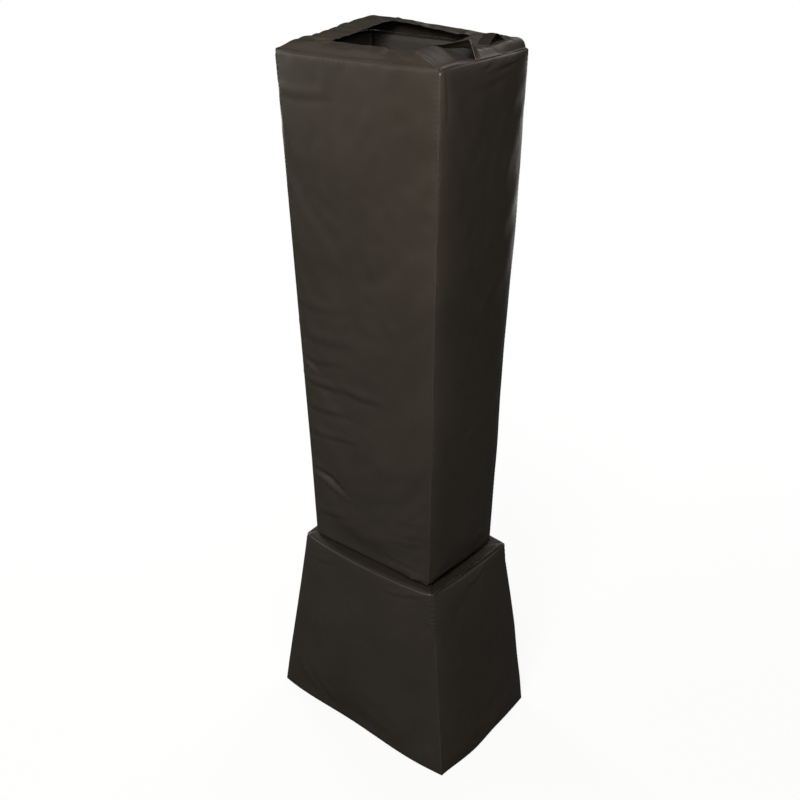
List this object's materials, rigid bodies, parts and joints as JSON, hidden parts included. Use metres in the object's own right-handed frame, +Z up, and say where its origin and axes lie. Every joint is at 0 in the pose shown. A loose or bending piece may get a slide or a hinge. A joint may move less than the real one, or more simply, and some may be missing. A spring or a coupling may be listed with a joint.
{
  "type": "basketball pole pad",
  "caption": "Tall wrap-around foam pad for a square post, standing on a flared skirt pad, with sewn corners that fold open and flaps drawn in to the post",
  "frame": {"origin": "on the floor, in the middle of the skirt's footprint", "axes": "+Z up along the post, the plain front face looks along -Y, the face with the slit flaps along +X"},
  "size_m": [0.6174, 0.414, 1.8726],
  "materials": {
    "vinyl": "black coated vinyl, warm charcoal satin, sewn and turned in",
    "welting": "black vinyl piping over a cord, slightly glossier than the cover",
    "backing": "black woven backing sheet, matte",
    "foam": "charcoal open-cell foam, matte",
    "hook_tape": "black hook tape, matte",
    "loop_tape": "black loop tape, matte and napped"
  },
  "bodies": {
    "skirt_front": {"skirt_front_cover": "vinyl", "skirt_front_foam": "foam", "skirt_front_lining": "backing", "skirt_front_right_welt": "welting", "skirt_front_left_welt": "welting", "skirt_front_flap": "vinyl"},
    "skirt_right": {"skirt_right_cover": "vinyl", "skirt_right_foam": "foam", "skirt_right_lining": "backing", "skirt_right_front_flap": "vinyl", "skirt_right_rear_flap": "vinyl", "skirt_loop_tape": "loop_tape"},
    "skirt_left": {"skirt_left_cover": "vinyl", "skirt_left_foam": "foam", "skirt_left_lining": "backing", "skirt_left_flap": "vinyl", "skirt_back_left_welt": "welting"},
    "skirt_back": {"skirt_back_cover": "vinyl", "skirt_back_foam": "foam", "skirt_back_lining": "backing", "skirt_back_flap": "vinyl", "skirt_hook_tape": "hook_tape"},
    "skirt_tab": {"skirt_flap_tab": "hook_tape"},
    "pad_front": {"pad_front_cover": "vinyl", "pad_front_foam": "foam", "pad_front_lining": "backing", "pad_front_right_welt": "welting", "pad_front_left_welt": "welting"},
    "pad_right": {"pad_right_cover": "vinyl", "pad_right_foam": "foam", "pad_right_lining": "backing", "pad_loop_tape": "loop_tape"},
    "pad_left": {"pad_left_cover": "vinyl", "pad_left_foam": "foam", "pad_left_lining": "backing", "pad_back_left_welt": "welting"},
    "pad_back": {"pad_back_cover": "vinyl", "pad_back_foam": "foam", "pad_back_lining": "backing", "pad_hook_tape": "hook_tape"},
    "pad_front_flap": {"pad_front_flap": "vinyl"},
    "pad_right_front_flap": {"pad_right_front_flap": "vinyl"},
    "pad_right_rear_flap": {"pad_right_rear_flap": "vinyl"},
    "pad_back_flap": {"pad_back_flap": "vinyl"},
    "pad_left_flap": {"pad_left_flap": "vinyl"},
    "pad_tab": {"pad_flap_tab": "hook_tape"}
  },
  "joints": [
    {"name": "pad_lift", "type": "slide", "parent": "skirt_front", "child": "pad_front", "axis": [0, 0, 1], "range_m": [0, 0.3]},
    {"name": "pad_right_fold", "type": "hinge", "parent": "pad_front", "child": "pad_right", "pos_m": [0.19309, -0.13057, 0.5408], "axis": [-0.0213, 0.0167, -0.9996], "range_deg": [0, 90]},
    {"name": "pad_left_fold", "type": "hinge", "parent": "pad_front", "child": "pad_left", "pos_m": [-0.19309, -0.13057, 0.5408], "axis": [-0.0213, -0.0167, 0.9996], "range_deg": [0, 90]},
    {"name": "pad_back_fold", "type": "hinge", "parent": "pad_left", "child": "pad_back", "pos_m": [-0.19309, 0.13057, 0.5408], "axis": [-0.0213, 0.0167, 0.9996], "range_deg": [0, 90]},
    {"name": "pad_front_flap_fold", "type": "hinge", "parent": "pad_front", "child": "pad_front_flap", "pos_m": [0, -0.155, 1.8283], "axis": [1, 0, 0], "range_deg": [0, 120]},
    {"name": "pad_right_front_flap_fold", "type": "hinge", "parent": "pad_right", "child": "pad_right_front_flap", "pos_m": [0.2235, -0.1, 1.8283], "axis": [0, 1, 0], "range_deg": [0, 120]},
    {"name": "pad_right_rear_flap_fold", "type": "hinge", "parent": "pad_right", "child": "pad_right_rear_flap", "pos_m": [0.2235, 0.06, 1.8283], "axis": [0, 1, 0], "range_deg": [0, 120]},
    {"name": "pad_back_flap_fold", "type": "hinge", "parent": "pad_back", "child": "pad_back_flap", "pos_m": [0, 0.155, 1.8283], "axis": [-1, 0, 0], "range_deg": [0, 120]},
    {"name": "pad_left_flap_fold", "type": "hinge", "parent": "pad_left", "child": "pad_left_flap", "pos_m": [-0.2235, 0, 1.8283], "axis": [0, -1, 0], "range_deg": [0, 120]},
    {"name": "pad_tab_peel", "type": "hinge", "parent": "pad_right_rear_flap", "child": "pad_tab", "pos_m": [0.1805, 0.106, 1.85273], "axis": [-0.9999, 0, 0.0149], "range_deg": [0, 80]},
    {"name": "skirt_right_fold", "type": "hinge", "parent": "skirt_front", "child": "skirt_right", "pos_m": [0.2895, -0.185, 0], "axis": [0.1321, -0.0785, -0.9881], "range_deg": [0, 90]},
    {"name": "skirt_left_fold", "type": "hinge", "parent": "skirt_front", "child": "skirt_left", "pos_m": [-0.2895, -0.185, 0], "axis": [0.1321, 0.0785, 0.9881], "range_deg": [0, 90]},
    {"name": "skirt_back_fold", "type": "hinge", "parent": "skirt_left", "child": "skirt_back", "pos_m": [-0.2895, 0.185, 0], "axis": [0.1321, -0.0785, 0.9881], "range_deg": [0, 90]},
    {"name": "skirt_tab_peel", "type": "hinge", "parent": "skirt_right", "child": "skirt_tab", "pos_m": [0.21646, 0.0115, 0.53519], "axis": [-0.9903, 0, -0.1386], "range_deg": [0, 80]}
  ]
}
= = = = = = =
TASK PROMPT> State only the count of lines above that hold the string "materials".

RESPONSE TO THIS TASK> 2